Requirements:
Please take the entries below from the first line through the line containing "side_seam_points = 14" and repeat them exactly, leaving out everything after.

— begin Data listing —

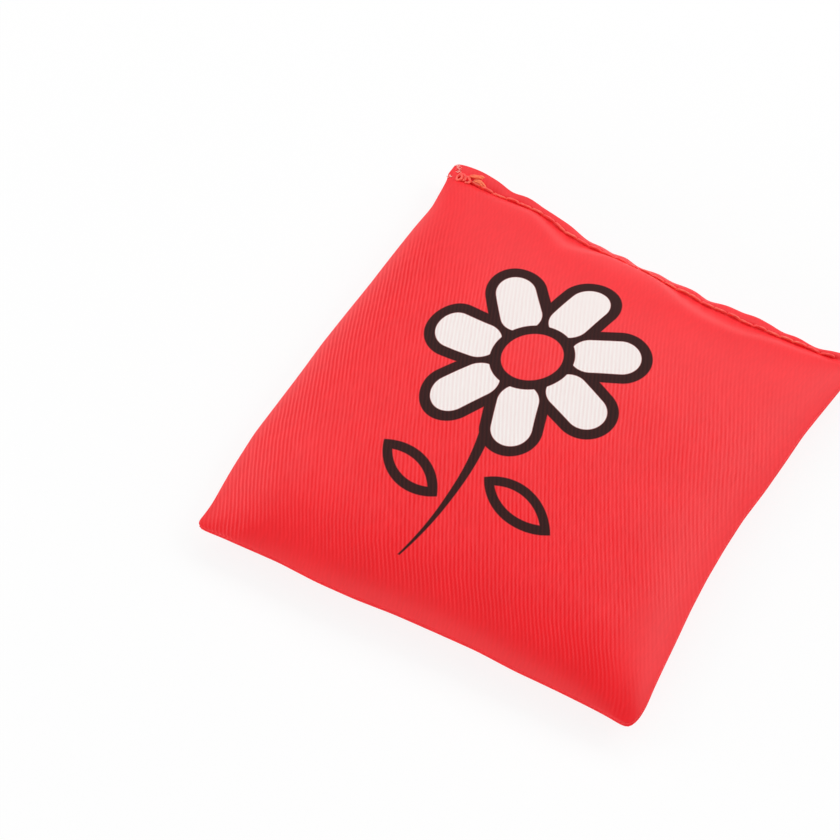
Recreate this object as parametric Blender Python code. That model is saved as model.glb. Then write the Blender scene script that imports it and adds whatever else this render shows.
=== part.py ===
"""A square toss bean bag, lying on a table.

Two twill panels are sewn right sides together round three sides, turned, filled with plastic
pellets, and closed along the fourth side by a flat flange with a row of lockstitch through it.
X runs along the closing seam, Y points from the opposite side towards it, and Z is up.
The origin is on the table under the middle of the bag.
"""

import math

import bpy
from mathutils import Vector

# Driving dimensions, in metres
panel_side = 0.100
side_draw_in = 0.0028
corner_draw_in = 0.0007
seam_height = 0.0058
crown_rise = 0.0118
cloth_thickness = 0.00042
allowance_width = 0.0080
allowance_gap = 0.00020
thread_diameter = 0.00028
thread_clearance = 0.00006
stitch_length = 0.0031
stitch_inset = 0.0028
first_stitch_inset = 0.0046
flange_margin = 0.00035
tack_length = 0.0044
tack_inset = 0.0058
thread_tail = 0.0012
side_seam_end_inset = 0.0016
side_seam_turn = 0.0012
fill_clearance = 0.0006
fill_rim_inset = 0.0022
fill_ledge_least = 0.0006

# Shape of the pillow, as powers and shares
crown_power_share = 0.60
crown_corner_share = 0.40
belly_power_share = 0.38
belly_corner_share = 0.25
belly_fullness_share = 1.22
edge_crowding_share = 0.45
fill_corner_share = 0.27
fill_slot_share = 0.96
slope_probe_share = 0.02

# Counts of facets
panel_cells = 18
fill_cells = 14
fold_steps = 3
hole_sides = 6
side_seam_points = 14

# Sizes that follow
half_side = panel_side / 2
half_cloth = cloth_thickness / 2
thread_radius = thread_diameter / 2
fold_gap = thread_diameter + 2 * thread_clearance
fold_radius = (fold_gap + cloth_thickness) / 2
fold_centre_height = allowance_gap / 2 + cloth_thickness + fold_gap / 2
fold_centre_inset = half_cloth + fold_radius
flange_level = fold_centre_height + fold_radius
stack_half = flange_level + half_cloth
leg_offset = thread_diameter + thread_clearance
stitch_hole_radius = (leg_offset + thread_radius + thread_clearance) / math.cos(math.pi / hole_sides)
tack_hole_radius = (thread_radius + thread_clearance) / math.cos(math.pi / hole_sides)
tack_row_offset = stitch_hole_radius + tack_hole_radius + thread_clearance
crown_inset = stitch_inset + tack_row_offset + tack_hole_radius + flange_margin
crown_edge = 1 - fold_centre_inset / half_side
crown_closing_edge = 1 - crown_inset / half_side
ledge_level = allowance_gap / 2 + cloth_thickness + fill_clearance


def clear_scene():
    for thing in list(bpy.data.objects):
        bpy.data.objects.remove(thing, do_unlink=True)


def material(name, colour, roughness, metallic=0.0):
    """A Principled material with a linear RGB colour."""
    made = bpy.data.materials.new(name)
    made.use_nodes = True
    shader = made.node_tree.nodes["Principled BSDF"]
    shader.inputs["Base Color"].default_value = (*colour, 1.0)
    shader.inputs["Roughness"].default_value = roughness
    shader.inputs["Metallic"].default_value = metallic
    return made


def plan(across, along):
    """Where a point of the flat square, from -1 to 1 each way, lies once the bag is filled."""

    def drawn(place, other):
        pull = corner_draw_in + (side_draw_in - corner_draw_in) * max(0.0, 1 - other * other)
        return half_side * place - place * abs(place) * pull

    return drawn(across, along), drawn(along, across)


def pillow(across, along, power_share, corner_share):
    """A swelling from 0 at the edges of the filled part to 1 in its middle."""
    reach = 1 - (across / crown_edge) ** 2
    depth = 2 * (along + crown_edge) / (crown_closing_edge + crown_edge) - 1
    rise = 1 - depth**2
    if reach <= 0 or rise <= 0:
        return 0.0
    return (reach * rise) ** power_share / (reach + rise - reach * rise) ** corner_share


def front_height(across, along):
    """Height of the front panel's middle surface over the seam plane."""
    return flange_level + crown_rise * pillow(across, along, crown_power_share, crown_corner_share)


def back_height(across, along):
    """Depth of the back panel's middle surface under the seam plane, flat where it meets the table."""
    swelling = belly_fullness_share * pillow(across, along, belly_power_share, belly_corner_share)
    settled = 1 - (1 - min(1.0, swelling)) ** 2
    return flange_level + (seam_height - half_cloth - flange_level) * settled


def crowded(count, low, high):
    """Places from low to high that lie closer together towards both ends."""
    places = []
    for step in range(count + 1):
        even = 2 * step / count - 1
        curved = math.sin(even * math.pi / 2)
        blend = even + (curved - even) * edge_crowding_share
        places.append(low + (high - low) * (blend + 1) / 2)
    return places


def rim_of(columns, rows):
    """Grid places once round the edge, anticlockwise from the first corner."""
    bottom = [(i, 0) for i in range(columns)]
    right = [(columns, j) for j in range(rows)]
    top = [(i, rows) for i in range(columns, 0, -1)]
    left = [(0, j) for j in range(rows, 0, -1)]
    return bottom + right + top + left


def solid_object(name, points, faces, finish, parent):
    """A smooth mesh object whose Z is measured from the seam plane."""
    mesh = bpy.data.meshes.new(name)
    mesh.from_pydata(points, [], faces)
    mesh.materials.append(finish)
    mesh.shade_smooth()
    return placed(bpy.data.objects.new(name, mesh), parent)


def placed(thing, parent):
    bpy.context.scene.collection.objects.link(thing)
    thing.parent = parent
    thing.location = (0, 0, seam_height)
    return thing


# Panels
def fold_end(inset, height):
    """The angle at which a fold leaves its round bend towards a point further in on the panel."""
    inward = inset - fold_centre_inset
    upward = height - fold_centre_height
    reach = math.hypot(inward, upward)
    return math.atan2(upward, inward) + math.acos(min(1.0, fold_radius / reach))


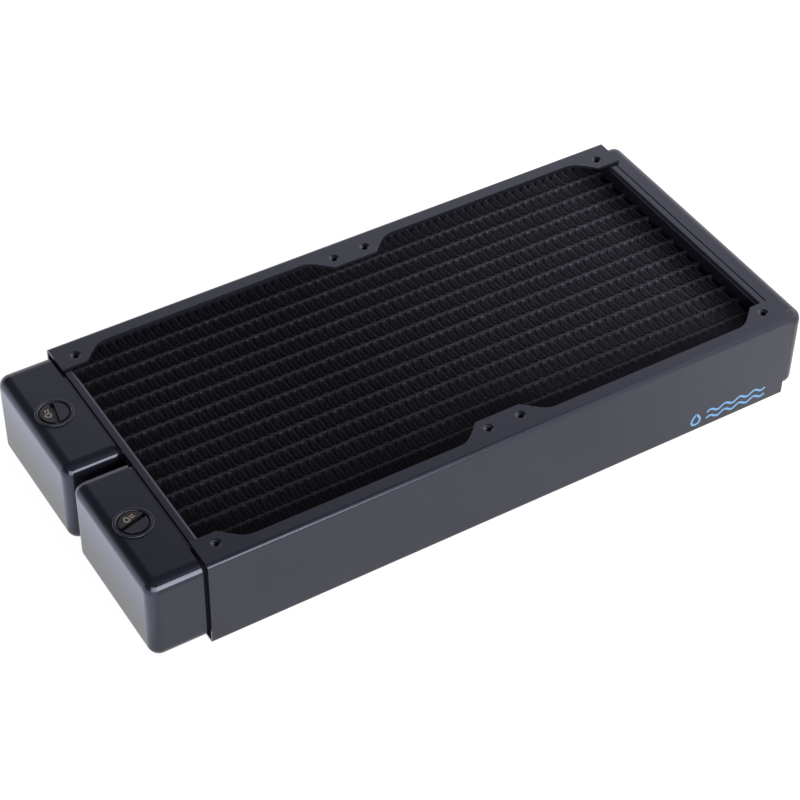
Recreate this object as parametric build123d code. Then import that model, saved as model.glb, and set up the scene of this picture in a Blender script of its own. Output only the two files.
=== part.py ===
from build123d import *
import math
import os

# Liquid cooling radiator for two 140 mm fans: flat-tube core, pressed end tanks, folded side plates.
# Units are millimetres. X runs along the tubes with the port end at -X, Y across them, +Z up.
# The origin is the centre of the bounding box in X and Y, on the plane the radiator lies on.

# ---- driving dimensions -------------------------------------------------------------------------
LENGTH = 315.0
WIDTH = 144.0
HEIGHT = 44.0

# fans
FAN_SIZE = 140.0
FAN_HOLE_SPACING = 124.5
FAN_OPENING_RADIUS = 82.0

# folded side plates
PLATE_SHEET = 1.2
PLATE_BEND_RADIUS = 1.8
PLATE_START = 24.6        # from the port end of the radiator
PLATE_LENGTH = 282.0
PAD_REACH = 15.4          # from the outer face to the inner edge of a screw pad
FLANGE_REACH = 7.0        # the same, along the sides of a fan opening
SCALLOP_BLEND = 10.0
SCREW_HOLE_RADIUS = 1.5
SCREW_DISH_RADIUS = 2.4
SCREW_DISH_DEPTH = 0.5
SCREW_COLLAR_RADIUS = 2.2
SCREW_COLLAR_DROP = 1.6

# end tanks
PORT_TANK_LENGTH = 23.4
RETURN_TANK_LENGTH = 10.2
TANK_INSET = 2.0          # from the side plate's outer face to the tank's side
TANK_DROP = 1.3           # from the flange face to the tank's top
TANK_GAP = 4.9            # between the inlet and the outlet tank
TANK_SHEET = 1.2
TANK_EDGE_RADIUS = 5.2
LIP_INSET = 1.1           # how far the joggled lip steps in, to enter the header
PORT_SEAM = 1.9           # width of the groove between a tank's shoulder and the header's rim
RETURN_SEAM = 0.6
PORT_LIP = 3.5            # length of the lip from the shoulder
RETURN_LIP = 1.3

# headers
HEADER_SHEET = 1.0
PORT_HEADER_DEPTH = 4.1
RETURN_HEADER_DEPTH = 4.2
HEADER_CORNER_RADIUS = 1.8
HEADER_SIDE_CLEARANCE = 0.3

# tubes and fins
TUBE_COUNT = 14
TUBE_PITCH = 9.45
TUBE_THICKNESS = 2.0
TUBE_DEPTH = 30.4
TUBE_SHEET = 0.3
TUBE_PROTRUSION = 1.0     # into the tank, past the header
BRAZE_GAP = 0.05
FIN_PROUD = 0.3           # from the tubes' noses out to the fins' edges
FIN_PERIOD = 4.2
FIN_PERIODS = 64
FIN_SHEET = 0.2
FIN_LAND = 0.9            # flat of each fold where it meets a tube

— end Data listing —

Reply:
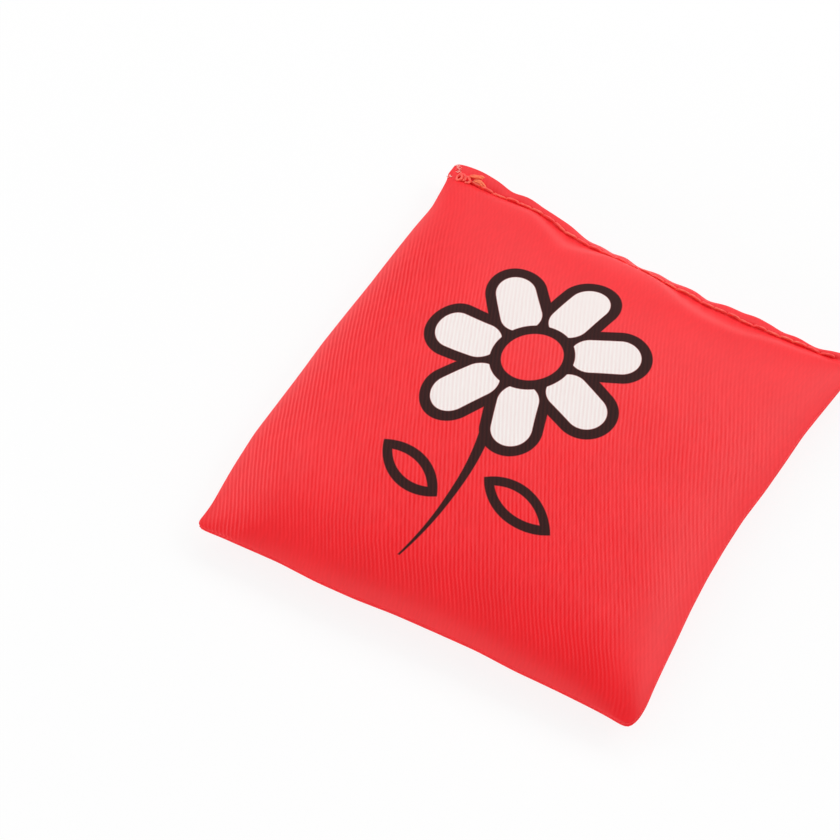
Recreate this object as parametric Blender Python code. That model is saved as model.glb. Then write the Blender scene script that imports it and adds whatever else this render shows.
=== part.py ===
"""A square toss bean bag, lying on a table.

Two twill panels are sewn right sides together round three sides, turned, filled with plastic
pellets, and closed along the fourth side by a flat flange with a row of lockstitch through it.
X runs along the closing seam, Y points from the opposite side towards it, and Z is up.
The origin is on the table under the middle of the bag.
"""

import math

import bpy
from mathutils import Vector

# Driving dimensions, in metres
panel_side = 0.100
side_draw_in = 0.0028
corner_draw_in = 0.0007
seam_height = 0.0058
crown_rise = 0.0118
cloth_thickness = 0.00042
allowance_width = 0.0080
allowance_gap = 0.00020
thread_diameter = 0.00028
thread_clearance = 0.00006
stitch_length = 0.0031
stitch_inset = 0.0028
first_stitch_inset = 0.0046
flange_margin = 0.00035
tack_length = 0.0044
tack_inset = 0.0058
thread_tail = 0.0012
side_seam_end_inset = 0.0016
side_seam_turn = 0.0012
fill_clearance = 0.0006
fill_rim_inset = 0.0022
fill_ledge_least = 0.0006

# Shape of the pillow, as powers and shares
crown_power_share = 0.60
crown_corner_share = 0.40
belly_power_share = 0.38
belly_corner_share = 0.25
belly_fullness_share = 1.22
edge_crowding_share = 0.45
fill_corner_share = 0.27
fill_slot_share = 0.96
slope_probe_share = 0.02

# Counts of facets
panel_cells = 18
fill_cells = 14
fold_steps = 3
hole_sides = 6
side_seam_points = 14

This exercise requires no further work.